CHICAGO (LN) — U.S. District Judge Thomas M. Durkin granted remittitur on Friday, cutting a jury award in favor of Sonrai Systems LLC from $58.9 million to roughly $10.4 million. The reduction followed the court's finding that the plaintiff's damages expert relied on speculative assumptions regarding fleetwide rollouts with Waste Management and Republic Services.

The jury had originally awarded Sonrai $28.9 million in compensatory damages and $30 million in punitive damages against The Heil Co. d/b/a Environmental Solutions Group, along with $1 in punitive damages against former Sonrai executive Anthony M. Romano. The award stemmed from a two-week trial in June 2025. The jury found that Heil tortiously induced Romano to breach his fiduciary duties and breached a 2014 Letter Agreement by soliciting Romano and using Sonrai's confidential data to develop a competing product called Enhance.

Judge Durkin upheld the liability findings, rejecting Heil's argument that the evidence was insufficient to prove the company knowingly colluded with Romano to steal proprietary information. The court noted that while there was no direct evidence of Heil ordering the data theft, the jury could reasonably infer from emails and testimony that Heil executives urgently reached out to Romano after he expressed dissatisfaction with Sonrai, knowing he was still employed there, and subsequently hired him to help build Enhance.

However, the judge found the damages calculation for two of the five customers identified by Sonrai's expert, Suzanne Stuckwisch, was unsupported. Stuckwisch had testified that Sonrai would have secured fleetwide rollouts with Progressive, Waste Management, Republic, Waste Corp. of America, and Casella, totaling $72.5 million in lost profits.

The court determined that while there was evidence Progressive was considering a fleetwide rollout, the assumptions for Waste Management and Republic were "based on conjecture." For Waste Management, the court found no evidence the company had committed to purchasing Sonrai's Vector product, noting that an email about a "broader arrangement" did not equate to a fleetwide contract. Similarly, for Republic, the court rejected reliance on an unsigned quote for 48 units and an email discussing a competitor's technology, stating Stuckwisch admitted there was no evidence Republic ever paid for or installed the devices.

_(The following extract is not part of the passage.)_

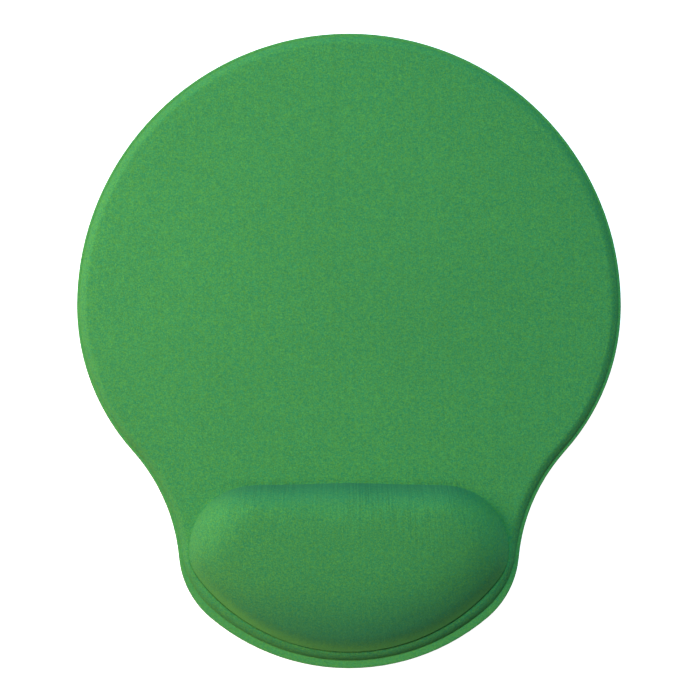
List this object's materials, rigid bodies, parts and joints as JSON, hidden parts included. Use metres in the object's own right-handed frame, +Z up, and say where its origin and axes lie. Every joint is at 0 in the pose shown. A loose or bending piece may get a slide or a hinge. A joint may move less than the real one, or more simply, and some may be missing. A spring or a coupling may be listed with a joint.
{
  "type": "mouse mat with wrist rest",
  "caption": "Soft cloth-covered mouse mat, round at the far end and waisted towards the user, with a built-in domed gel wrist cushion on a non-slip base.",
  "frame": {"origin": "on the underside, at the middle of the mat's length and width", "axes": "+Z up from the desk, +Y along the length away from the user, +X to the user's right"},
  "size_m": [0.21, 0.245, 0.02],
  "materials": {
    "base_rubber": "matt black non-slip rubber with a fine gripping texture below",
    "adhesive": "thin cream hot-melt adhesive film",
    "foam": "dark grey closed-cell foam sheet",
    "pouch_film": "soft clear plastic film",
    "gel": "soft pale translucent gel",
    "cover_knit": "green stretch knit with a fine mottled grain"
  },
  "bodies": {
    "root": {"base_sheet": "base_rubber", "base_adhesive": "adhesive", "mat_foam": "foam", "pouch_lower_film": "pouch_film", "gel_core": "gel", "pouch_upper_film": "pouch_film", "cover_adhesive": "adhesive", "cover_cloth": "cover_knit"}
  },
  "joints": []
}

Consequently, the court remitted the damages for Waste Management and Republic entirely, leaving only the $5.20 million award for Progressive. To maintain the roughly 1:1 ratio between compensatory and punitive damages established, the judge reduced Heil's punitive damages from $30 million to $5.20 million.

The court also denied Sonrai's motion for prejudgment interest and ongoing compensation, ruling that the damages were not liquidated or easily computed and that Illinois law generally requires a withholding of funds to award such interest in fiduciary duty cases.

The reduction leaves Sonrai with a final judgment of roughly $10.4 million, a fraction of the original $58.9 million award, after the court found the plaintiff failed to prove with reasonable certainty that the two largest lost customers would have adopted its technology on a fleetwide basis.